ですから、Do you know how... の文章を直訳すると、「あの夜、ジョーイがあの部屋にいなかったことを、私がどれほど信じられないほどに嬉しいと思ってるか、あなたはわかる?」と言っていることになります。
ジョーイがあそこにいなくて良かった、ジョーイと結ばれてしまわなくて良かった、って心から思ってるの、みたいに言われたので、ジョーイは怒っています。
I'm a man of the cloth but I still have feelings! について。
a man of the cloth という表現があるのですが、例えばその意味を知らないにしても、文全体を見ることで、だいたいの意味の見当をつけることはできます。
このセリフは、「俺は a man of the cloth だけど、それでもまだ感情はあるんだ・持ってるんだ」ということですから、a man of the cloth が、感情がない人、感情的ではない人、または感情を超越した、感情を押し殺すようなタイプの人間を指していることが想像できますね。

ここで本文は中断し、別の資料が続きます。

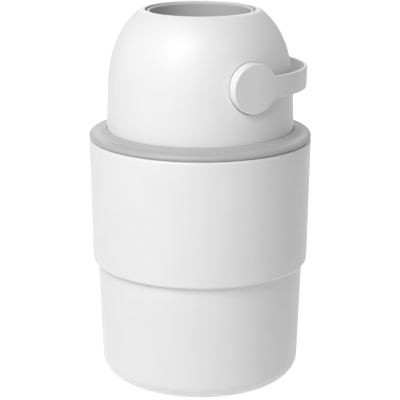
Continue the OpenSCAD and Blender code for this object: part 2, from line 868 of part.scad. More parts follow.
// Plan of the strap: a wide arc from each disc and a tighter arc round the end.
disc_s = recess_y + disc_h;
handle_reach = dome_foot_r + finger_room + strap_t;
strap_end_r = disc_s - strap_draw_in;
end_c = [handle_reach - strap_end_r, 0];
side_arc_r = (pow(end_c.x, 2) + pow(disc_s, 2) - pow(strap_end_r, 2)) / 2 / (disc_s - strap_end_r);
side_arc_c = side_arc_r - disc_s;
join_a = atan2(side_arc_c, end_c.x);
disc_gap = 0.5;
disc_back_y = recess_y + disc_gap;

// Rounded section of the strap, its outer face at radius r, made less by a hair.
module strap_section(r, less) {
    half_w = strap_w / 2 - less;
    outline([[r - strap_t + less, -half_w, handle_edge], [r - less, -half_w, handle_edge],
        [r - less, half_w, handle_edge], [r - strap_t + less, half_w, handle_edge]]);
}

module strap() {
    // far bend, which runs a little way inside both stretches
    lap_a = 0.4;
    hair = 0.02;
    translate([end_c.x, 0, 0]) rotate([0, 0, -join_a - lap_a])
        rotate_extrude(angle = 2 * (join_a + lap_a)) strap_section(strap_end_r, hair);
    // front and rear stretches
    for (s = [0, 1]) mirror([0, s, 0]) translate([0, side_arc_c, 0]) rotate([0, 0, -90])
        rotate_extrude(angle = 90 - join_a) strap_section(side_arc_r, 0);
}

// The flared root where a strap stretch meets its disc, in the disc's own plane.
module root_outline() {
    reach = blend_r + disc_d / 2;
    bx = sqrt(pow(reach, 2) - pow(blend_r + strap_w / 2, 2));
    ty = (blend_r + strap_w / 2) * disc_d / 2 / reach;
    tx = bx * disc_d / 2 / reach;
    difference() {
        polygon([[0, -ty], [tx, -ty], [bx, -strap_w / 2], [bx, strap_w / 2], [tx, ty], [0, ty]]);
        for (s = [-1, 1]) translate([bx, s * (blend_r + strap_w / 2)]) circle(blend_r);
    }
}

module disc() {
    r = disc_d / 2;
    face_edge = handle_edge * 1.3;
    rotate_extrude() outline([[0, disc_back_y, 0], [r, disc_back_y, edge_s],
        [r, disc_s, face_edge], [0, disc_s, 0]]);
}

// Everything outside the strap's outer face, to trim the disc's strap side.
module outside_strap_face() {
    translate([0, side_arc_c, 0]) rotate([0, 0, -90]) rotate_extrude(angle = 60)
        translate([side_arc_r, -disc_d]) square([disc_s, 2 * disc_d]);
}

module handle_half() {
    difference() {
        union() {
            rotate([90, 0, 0]) disc();
            // root, as thick as the strap
            intersection() {
                rotate([90, 0, 0]) linear_extrude(disc_s + past) root_outline();
                translate([0, side_arc_c, 0]) rotate([0, 0, -90]) rotate_extrude(angle = 60)
                    translate([side_arc_r - strap_t, -disc_d]) square([strap_t, 2 * disc_d]);
            }
            rotate([90, 0, 0]) journal();
        }
        outside_strap_face();
        rotate([90, 0, 0]) disc_core();
        rotate([90, 0, 0]) translate([0, 0, key_in_y - past])
            cylinder(r = handle_screw_d / 2, h = bore_r + handle_screw_l + 2 * past - key_in_y);
    }
}

// Journal that runs in the bush, and the six-sided key that turns the drum.
module journal() {
    translate([0, 0, hub_end_y])
        cylinder(r = journal_d / 2, h = disc_back_y - hub_end_y + disc_h / 3);
    translate([0, 0, key_in_y + seat_gap])
        cylinder(r = key_af / 2 / cos(30) - fit, h = hub_end_y - key_in_y - seat_gap + lap, $fn = 6);
}

// Hollow behind the disc's face, crossed by ribs.
module disc_core() {
    skin = 2.6;
    web_t = 1.6;
    face_t = 6;
    r1 = disc_d / 2 - skin;
    r0 = journal_d / 2 + web_t;
    difference() {
        ring(r1, r0, disc_back_y - past, disc_s - face_t);
        for (i = [0:5]) rotate([0, 0, i * 60]) translate([0, -web_t / 2, disc_back_y - 2 * past])
            cube([r1 + past, web_t, disc_h]);
    }
}

module handle() color(white) {
    translate([0, 0, pivot_h]) rotate([0, handle_droop, 0]) {
        strap();
        handle_half();
        mirror([0, 1, 0]) handle_half();
    }
}

module handle_screws() color(steel) {
    slot_l = handle_screw_d * 1.1;
    for (a = [0, 180]) rotate([0, 0, a]) front_end() translate([0, 0, bore_r]) {
        difference() {
            union() {
                translate([0, 0, screw_head_h - lap])
                    cylinder(r = handle_screw_d / 2 - fit, h = handle_screw_l - screw_head_h + lap);
                cylinder(r = handle_screw_d - 2 * fit, h = screw_head_h);
            }
            for (q = [0, 90]) rotate([0, 0, q])
                translate([-slot_l / 2, -slot_l / 8, -past])
                    cube([slot_l, slot_l / 4, past + screw_head_h / 2]);
        }
    }
}

bin_body();
bag_ring();
bag_hoop();
ring_gasket();
dome_shell();
upper_chamber();
lower_chamber();
mouth_seal();
outlet_seal();
base_plate();
head_gasket();
head_screws();
front_bush();
rear_bush();
drum_barrel();
upper_drum_rim();
lower_drum_rim();
handle();
handle_screws();
plunger_upper_half();
plunger_lower_half();
plunger_seal();
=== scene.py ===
"""Looks of a nappy bin: its surfaces, finishes, studio and camera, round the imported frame.

Sizes of the pieces are in millimetres in the classes, and become metres in the meshes.
+Z is up, and the handle's pivot axis lies along Y. The front disc is at -Y.
"""

import logging
import math
from dataclasses import dataclass, field
from enum import Enum

import bpy
import numpy as np
from mathutils import Euler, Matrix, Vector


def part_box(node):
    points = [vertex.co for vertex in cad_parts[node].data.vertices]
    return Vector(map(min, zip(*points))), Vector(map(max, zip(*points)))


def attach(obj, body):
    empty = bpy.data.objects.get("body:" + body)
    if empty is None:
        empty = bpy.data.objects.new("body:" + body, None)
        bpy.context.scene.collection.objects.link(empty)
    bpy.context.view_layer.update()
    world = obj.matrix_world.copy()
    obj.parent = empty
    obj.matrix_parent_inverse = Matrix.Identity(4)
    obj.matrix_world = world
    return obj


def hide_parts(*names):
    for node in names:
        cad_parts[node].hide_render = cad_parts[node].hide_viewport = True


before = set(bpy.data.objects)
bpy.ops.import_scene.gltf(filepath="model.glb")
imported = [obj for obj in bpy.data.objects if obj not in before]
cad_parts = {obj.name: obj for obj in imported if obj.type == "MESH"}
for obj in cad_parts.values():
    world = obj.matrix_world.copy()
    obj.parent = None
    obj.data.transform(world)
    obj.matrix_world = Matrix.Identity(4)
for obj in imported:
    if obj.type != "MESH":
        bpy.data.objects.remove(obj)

LOG = logging.getLogger("nappy_bin")
MM = 0.001
Pair = tuple[float, float]
Colour = tuple[float, float, float]
Socket = bpy.types.NodeSocket


# ---------------------------------------------------------------- surfaces


@dataclass
class Surface:
    """Points in millimetres with the quads and triangles that join them.

    Attributes:
        points: one row of x, y, z for each point.
        quads: one row of four point numbers for each four-sided face.
        tris: one row of three point numbers for each three-sided face.
    """

    points: np.ndarray
    quads: np.ndarray = field(default_factory=lambda: np.zeros((0, 4), int))
    tris: np.ndarray = field(default_factory=lambda: np.zeros((0, 3), int))

    def joined(self, *others: "Surface") -> "Surface":
        """Put several surfaces into one, each keeping its own points.

        Args:
            others: the surfaces to add.

        Returns:
            The surface that holds them all.
        """
        parts = (self, *others)
        starts = np.cumsum([0] + [len(p.points) for p in parts[:-1]])
        return Surface(
            np.concatenate([p.points for p in parts]),
            np.concatenate([p.quads + s for p, s in zip(parts, starts)]),
            np.concatenate([p.tris + s for p, s in zip(parts, starts)]),
        )

    def moved(self, matrix: np.ndarray, flip: bool = False) -> "Surface":
        """Turn or mirror every point by a 3 by 3 matrix.

        Args:
            matrix: the rows of the turned axes.
            flip: true where the matrix mirrors, so that faces still point outwards.

        Returns:
            The changed surface.
        """
        step = -1 if flip else 1
        return Surface(self.points @ matrix.T, self.quads[:, ::step], self.tris[:, ::step])

    def shifted(self, x: float = 0, y: float = 0, z: float = 0) -> "Surface":
        """Move every point by x, y and z."""
        return Surface(self.points + np.array([x, y, z], float), self.quads, self.tris)


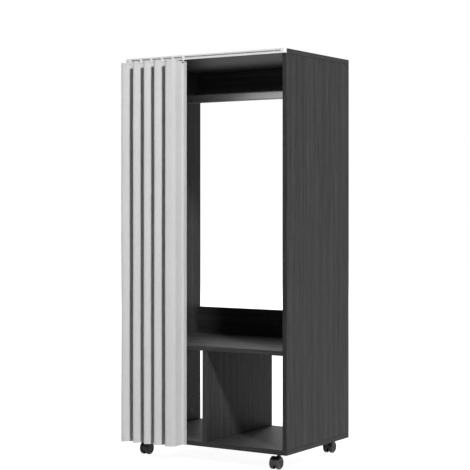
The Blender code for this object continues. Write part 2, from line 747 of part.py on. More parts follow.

cloth は、テーブルクロスなどのクロスのことで、「布」、そこから、「(法衣としての)黒の僧服」の意味にもなり、the cloth で「聖職、牧師たち」も指します。
LAAD (Longman Advanced American Dictionary) では、
a man of the cloth : (formal or humorous) a Christian priest or minister
つまり、「(フォーマル、またはユーモラスな表現) キリスト教の司祭または牧師」。
日本の感覚で言うと、「袈裟(けさ)の人」みたいな感じでしょうね。
俺は、結婚式を執り行える牧師の資格を取った「袈裟の人、法衣の人」である聖職者だけど、それでも感情をすべてなくしたわけじゃないんだぞ、みたいな言い方をしているわけです。
聖職者になったからって、心が傷つかないわけじゃない、今のモニカの失礼な発言は、俺の心を大きく傷つけたぞ、みたいに怒っているのです。
I'm a minister 「俺は牧師」みたいにそのまま言うのではなく、a man of the cloth とちょっともったいぶった感じで表現してみたところがこのセリフのポイントですね。
そんな風に、「俺は神に仕える身なんだぞ」みたいに言っておきながら、「ジョーイと寝なくてほんと良かった」みたいにモニカに言われたことを怒っているわけですから、聖職者であることと、怒っている内容の俗物性(笑)とのギャップが、このセリフの面白さになっている、ということですね。